Brüder und Schwestern, auch in den Drangsalen, in den Krisen, in den Misserfolgen lädt uns das Evangelium ein, das Leben und die Geschichte zu betrachten, dies ohne Angst vor dem Verlust dessen, was endet, sondern mit Freude über das, was bleibt. Vergessen wir nicht, dass Gott für uns eine Zukunft des Lebens und der Freude vorbereitet.

Fragen wir uns also: Hängen wir an den Dingen der Welt, die vergehen, die schnell vergehen, oder an den Worten des Herrn, die bleiben und uns in die Ewigkeit führen? Stellen wir uns diese Frage, bitte. Das wird uns helfen.

Und beten wir zur seligen Jungfrau, die sich ganz dem Wort Gottes anvertraut hat, dass sie für uns Fürsprache halte.

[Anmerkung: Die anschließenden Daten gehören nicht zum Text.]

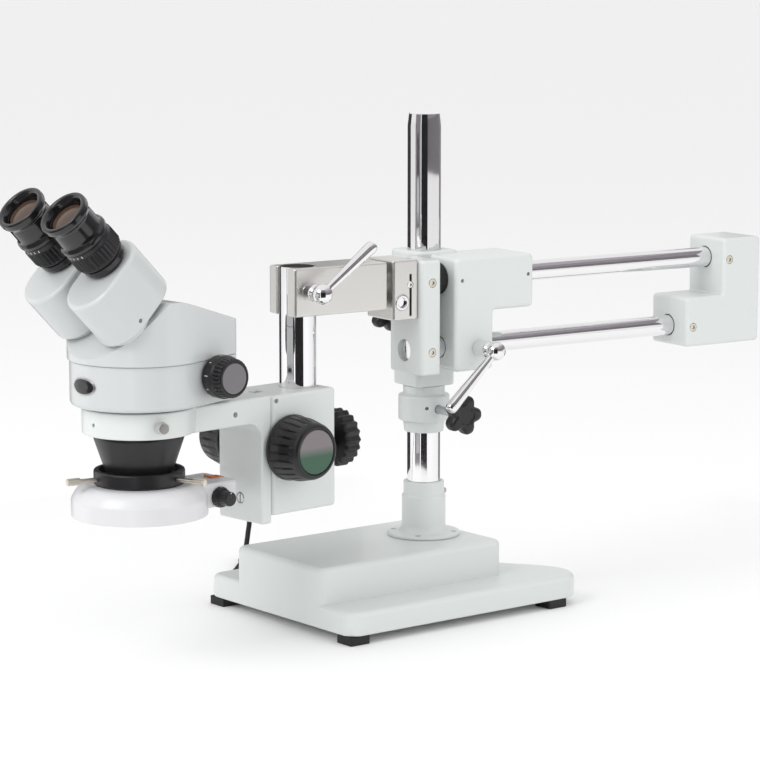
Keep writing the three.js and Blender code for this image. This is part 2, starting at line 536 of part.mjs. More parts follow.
function buildLeads(stand) {
  add(stand, 'light_lead', tubeAlong(LEAD, CORD_R, 34), 'rubber');
  add(stand, 'supply_lead', tubeAlong(SUPPLY, CORD_R, 9), 'rubber');
  const heading = Math.atan2(14, 12.4);
  const half = turned([[0, 0], [3, 0], [5.2, 4], [5.2, 17], [0, 17]], 16);
  const plug = alongX(half).rotateZ(heading).translate(-72.4, 217.6, 5.6);
  add(stand, 'light_plug', plug, 'rubber');
  const socket = alongX(half).rotateZ(heading + Math.PI).translate(-47.8, 245.0, 5.6);
  add(stand, 'supply_socket', socket, 'rubber');
  const c = COIL;
  const ring = turned([[c.inner, 0.2], [c.outer, 0.2], [c.outer, c.height], [c.inner, c.height]], 24);
  add(stand, 'supply_coil', ring.translate(c.x, c.y, 0), 'rubber');
  const pins = [-1, 1].map((side) => box(-2, 17, side * 6.35 - 0.8, side * 6.35 + 0.8, 10, 16.4));
  const adapter = join(slab(-44, 0, -17, 17, 0, 27, 4), ...pins);
  add(stand, 'mains_adapter', adapter.translate(84, 160, 0), 'black');
}

// ---- assembly --------------------------------------------------------------------------------
const microscope = new THREE.Group();
const stand = subgroup(microscope, ORIGIN.x, ORIGIN.y, 0);
buildBase(stand);
buildPillar(stand);
buildCollar(stand);
buildCarriage(stand);
buildBoom(stand);
buildBracket(stand);
const head = subgroup(stand, POST.x, POST.y, 0, HEAD_TURN);
buildFocus(head);
buildHead(head);
buildEyepiece(head, 'near', -EYE.half);
buildEyepiece(head, 'far', EYE.half);
buildRingLight(head);
buildLeads(stand);

export default microscope;
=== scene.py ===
"""Stereo microscope on a double-arm boom stand: the looks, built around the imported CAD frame.
Lengths inside the functions are millimetres in one of four local frames; meshes come out in metres."""

import json
import math

import bmesh
import bpy
from mathutils import Matrix, Vector


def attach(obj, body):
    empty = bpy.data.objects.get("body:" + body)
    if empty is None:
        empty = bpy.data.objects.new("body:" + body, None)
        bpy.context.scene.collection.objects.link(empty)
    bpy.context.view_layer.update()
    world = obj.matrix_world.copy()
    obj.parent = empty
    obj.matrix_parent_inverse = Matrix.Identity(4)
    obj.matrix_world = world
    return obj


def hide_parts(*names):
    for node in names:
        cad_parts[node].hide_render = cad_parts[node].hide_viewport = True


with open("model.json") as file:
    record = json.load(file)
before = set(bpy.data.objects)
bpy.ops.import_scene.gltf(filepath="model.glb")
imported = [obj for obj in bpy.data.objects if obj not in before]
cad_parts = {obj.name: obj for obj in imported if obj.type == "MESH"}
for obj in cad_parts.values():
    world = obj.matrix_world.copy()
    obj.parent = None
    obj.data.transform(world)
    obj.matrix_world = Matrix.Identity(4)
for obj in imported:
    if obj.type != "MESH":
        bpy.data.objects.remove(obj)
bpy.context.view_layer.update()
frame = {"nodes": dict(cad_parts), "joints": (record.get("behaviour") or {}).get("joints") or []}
MM = 0.001
TAU = 2 * math.pi


def joint(name):
    return next(j for j in frame["joints"] if j["name"] == name)


def rotation(angle, axis):
    return Matrix.Rotation(math.radians(angle), 4, axis)


def shift(x=0.0, y=0.0, z=0.0):
    return Matrix.Translation((x, y, z))


# ---- local frames, in millimetres
pillar = [v / MM for v in joint("boom_swing")["pos_m"]]
post = [v / MM for v in joint("head_swing")["pos_m"]]
v_axis = joint("focus_turn")["axis"]
HEAD_TURN = math.degrees(math.atan2(-v_axis[0], v_axis[1]))
BASE_TURN = 4.3
STAND = shift(pillar[0], pillar[1])  # pillar's axis, +X along the boom
BASE = STAND @ rotation(BASE_TURN, "Z")
HEAD = shift(post[0], post[1]) @ rotation(HEAD_TURN, "Z")  # drop post's axis, -X to the operator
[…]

Nach dem Angelusgebet sagte der Papst:

Liebe Brüder und Schwestern!

Gestern wurden in Shkodra zwei Märtyrer seliggesprochen: Luigi Palić, ein Priester aus dem Orden der Minderbrüder, und Gjon Gazulli, ein Diözesanpriester, Opfer der religiösen Verfolgung im 20. Jahrhundert. Und heute wurde in Freiburg im Breisgau ein weiterer Märtyrer seliggesprochen, der Priester Max Josef Metzger, Gründer des Säkularinstituts »Christkönigs-Institut«, der vom Nationalsozialismus wegen seines religiösen Engagements für den Frieden bekämpft wurde. Möge das Beispiel dieser Märtyrer viele Christen trösten, die in unserer Zeit wegen ihres Glaubens diskriminiert werden. Einen Applaus für die neuen Seligen!

Heute begehen wir den Welttag der Armen, der unter dem Motto steht: »Das Gebet des Armen steigt zu Gott empor (vgl. Sir 21,5)«. Ich danke all jenen in den Diözesen und Pfarreien, die Solidaritätsinitiativen für Bedürftig gefördert haben. Und wir gedenken an diesem Tag auch aller Opfer von Unfällen im Straßenverkehr: Beten wir für sie, für ihre Familien, und setzen wir uns für die Verhütung von Unfällen ein.

Ich stelle eine Frage, die sich jeder stellen kann: Verzichte ich selbst auf etwas, um es den Armen zu geben? Wenn ich Almosen gebe, berühre ich dann die Hand des Armen und schaue ich ihm in die Augen? Brüder und Schwestern, vergessen wir nicht, dass die Armen nicht warten können!

Ich schließe mich der Kirche in Italien an, die morgen einen Gebetstag für die Opfer und Überlebenden von Missbrauchstaten abhält. Jeder Missbrauch ist ein Vertrauensbruch, er ist ein Verrat am Leben! Das Gebet ist unverzichtbar, um »das Vertrauen wiederherzustellen«.

Anlässlich des Weltfischereitags, der am kommenden Donnerstag begangen wird, möchte ich auch an alle Fischer denken: Maria, Stern des Meeres, beschütze die Fischer und ihre Familien.

Und ich grüße ganz herzlich euch alle, die Römer und die Pilger. Insbesondere die Gläubigen aus Ponta Delgada und Zagreb, die »Escolanía del Monasterio de San Lorenzo de El Escorial« und die ecuadorianische Gemeinschaft in Rom, die die »Virgen del Quinche« feiert. Ich grüße die Gruppen aus Chioggia und Caorle; die Feuerwehrleute aus Romeno (Trient) und den Kirchenchor aus Nesso (Como).

Brüder und Schwestern, lasst uns für den Frieden beten: in der gemarterten Ukraine, in Palästina, Israel, im Libanon, in Myanmar, im Sudan. Der Krieg macht unmenschlich, er bringt dazu, unannehmbare Verbrechen zu tolerieren. Die Regierenden sollen auf den Schrei der Völker hören, die um Frieden bitten.

Einen Gruß an die Jugendlichen der »Immaculata«. Ich wünsche allen einen schönen Sonntag. Und vergesst bitte nicht, für mich zu beten. Gesegnete Mahlzeit und auf Wiedersehen!